The purpose of running Reserve Team over the season is to give youngsters or sidelined players match experience and build up their ability from the bottom. In retrospect, I helped the first team with a couple of players who no longer train with me. Kim Daewon, Jung Seungwon, Jang Sungwon, and Kang Yoonku were all with me until the World Cup break, but they eventually broke into the first team and never trained with me since then, which is good. From what I have seen on training ground, they practiced every day and paid attention to the game. I think their hard work behind the scenes has paid off now.

MYJ: Do you often have a time with first team staff on and off the pitch?

LMH: Yes, we usually spend some time together, casually and formally to discuss anything regarding better football. Once Oh Gwangjin was injured in the first half of this season, I strongly recommended Kang Yoonku to Daegu first team Manager, Andre, because I had very strong faith in him from what I had seen throughout my time working with him.
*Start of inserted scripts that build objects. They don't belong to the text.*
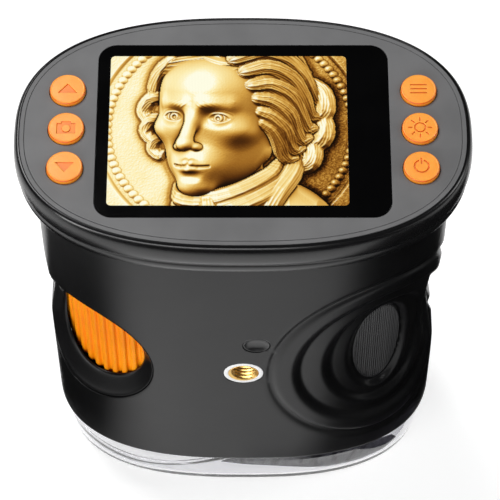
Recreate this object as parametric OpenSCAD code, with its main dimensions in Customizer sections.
/* [Body] */
// Height from the table to the top panel
total_h = 114.5; // [105:0.5:130]
// How far the body's ends lie inside the panel's edge
body_in_x = 2.35; // [1.8:0.05:3]
// How far the body's front and back lie inside the panel's edge
body_in_y = 1.8; // [1.4:0.05:2.4]
// Squareness of the body's oval, 2 is an ellipse
body_n = 2.6; // [2.2:0.1:3.2]
// Wall thickness of the two shells
wall = 2.2; // [1.8:0.1:3]
// Height at which the black shells end and the clear base begins
body_bottom = 15.5; // [13:0.5:22]

/* [Head] */
// Width of the panel outside the buttons
panel_end = 5.9; // [5.6:0.1:8]
// Width of the panel before and behind the glass
panel_side = 6.57; // [6:0.01:8]
// Squareness of the panel's oval
panel_n = 2.5; // [2.2:0.1:3]
// Thickness of the top panel
panel_t = 2; // [1.5:0.1:3]
// How far the head ring stands out past the panel
ring_out = 1.35; // [0.8:0.05:2.5]
// Height of the head ring
ring_h = 10.9; // [9:0.1:14]
// Height of the ledge that carries the panel
ledge_h = 2.7; // [2:0.1:4]

/* [Screen] */
// Width of the cover glass
glass_w = 60.1; // [50:0.1:62]
// Depth of the cover glass
glass_d = 42.26; // [34:0.1:44]
// Corner radius of the cover glass
glass_r = 3.8; // [2:0.1:6]
// Thickness of the display module
lcd_t = 2.6; // [2:0.1:2.8]
// Width of the lit picture
picture_w = 48.96; // [40:0.02:52]
// Depth of the lit picture
picture_d = 36.72; // [30:0.02:38]
// Distance of the picture's centre from the middle of the glass, to the left
picture_shift = 3.05; // [0:0.05:4]

/* [Buttons] */
// Diameter of a button cap
button_d = 7.4; // [6:0.1:8]
// Space between the glass and the buttons
button_space = 2.5; // [2.2:0.1:4]
// Distance between two buttons of a column
button_pitch = 9.5; // [9:0.1:10.5]
// How far a cap stands above the panel
button_proud = 0.9; // [0.7:0.1:1.4]
// Travel of a button
button_travel = 0.6; // [0.4:0.1:0.6]

/* [Focus wheel] */
// Radius of the wheel over its ribs
wheel_r = 21; // [19.5:0.1:21.2]
// How deep the wheel lies inside the body's end
wheel_in = 3; // [2.9:0.1:3.2]
// Height of the wheel
wheel_h = 32; // [30:1:34]
// Height of the wheel's lower edge above the table
wheel_z = 42; // [40:0.5:44]
// Number of grip ribs round the wheel
rib_count = 54; // [40:1:72]
// Depth of a grip rib
rib_depth = 0.8; // [0.4:0.1:1.2]
// Turn of the wheel from its middle position to either stop, in degrees
wheel_turn = 135; // [90:5:150]

/* [Lens] */
// Outer radius of the lens barrel
barrel_r = 7.9; // [7:0.1:8.2]
// Wall of the lens barrel
barrel_wall = 1.5; // [1:0.1:2]
// Height of the lens barrel
barrel_h = 41.5; // [36:0.5:42]
// Travel of the lens from its middle position to either stop
lens_travel = 3; // [2:0.5:3.5]
// Wall of the guide tube round the barrel
guide_wall = 2.5; // [2:0.1:3]

/* [Clear base] */
// Wall of the clear base
base_wall = 2.2; // [1.6:0.1:3]
// Thickness of its floor
base_floor = 1.8; // [1.2:0.1:2.5]
// Radius of the round viewing hole in the floor
well_r = 17.5; // [14:0.5:18]
// Height of the collar round the viewing hole
well_h = 5; // [3:0.5:8]

/* [Grips and fittings] */
// Half height of the ripple grip
grip_h = 34; // [28:0.5:35]
// Depth of one ripple step
grip_step = 0.9; // [0.5:0.1:1]
// Radius of the tapped bore in the tripod bush, the minor radius of a quarter inch thread
bush_bore_r = 2.6; // [2.55:0.05:2.7]
// Outer radius of the collar round the tripod bush
collar_r = 4.35; // [4:0.05:5]
// Length of the tripod bush
bush_l = 7.5; // [6:0.1:8]
// Height of the tripod bush above the table
bush_z = 57.3; // [50:0.1:62]
// Radius of the round plug beside the bush
plug_r = 2.9; // [2:0.1:3.2]

/* [Inside] */
// Radius of the rechargeable cell
cell_r = 9.2; // [8:0.1:9.4]
// Height of the rechargeable cell
cell_h = 65; // [50:1:66]
// Thickness of the circuit boards
board_t = 1.6; // [1:0.1:2]
// Number of lamps in the light ring
lamp_count = 8; // [6:1:12]

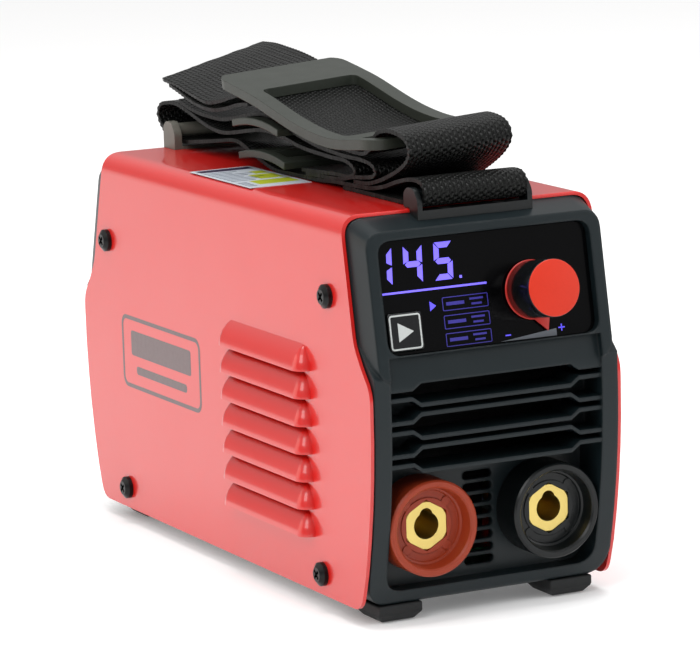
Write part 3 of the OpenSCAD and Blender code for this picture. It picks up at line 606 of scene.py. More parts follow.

MYJ: Daegu FC are investing a lot of money on young players under Mr. Cho’s regime compared to previous seasons. What do you think is needed to become more successful?

LMH: I think Daegu are going through historic moment in their history. We are set to move to a brand-new football stadium and club house is under the construction as planned. It is very important to have a good coach for youngsters and make the club more attractive to other players.

At this time, Daegu’s plans for the future is very well organised under club’s president Cho Kwangrae. By the time I got an offer from Daegu, I searched him on the Internet and I found him to be very smart and fascinating. He is not only a truly legendary manager, but also very an ambitious leader. I am looking forward to working with him at this club.

Interview: Daegu FC Reserve Team Manager Luis Manuel Hernandez
(image via Daegu FC)

MYJ: What’s your goal in your career?

LU: If I find a good youth project, I will try to help a team that needs me anywhere in the world as long as their projects look good. I am ready for any challenge.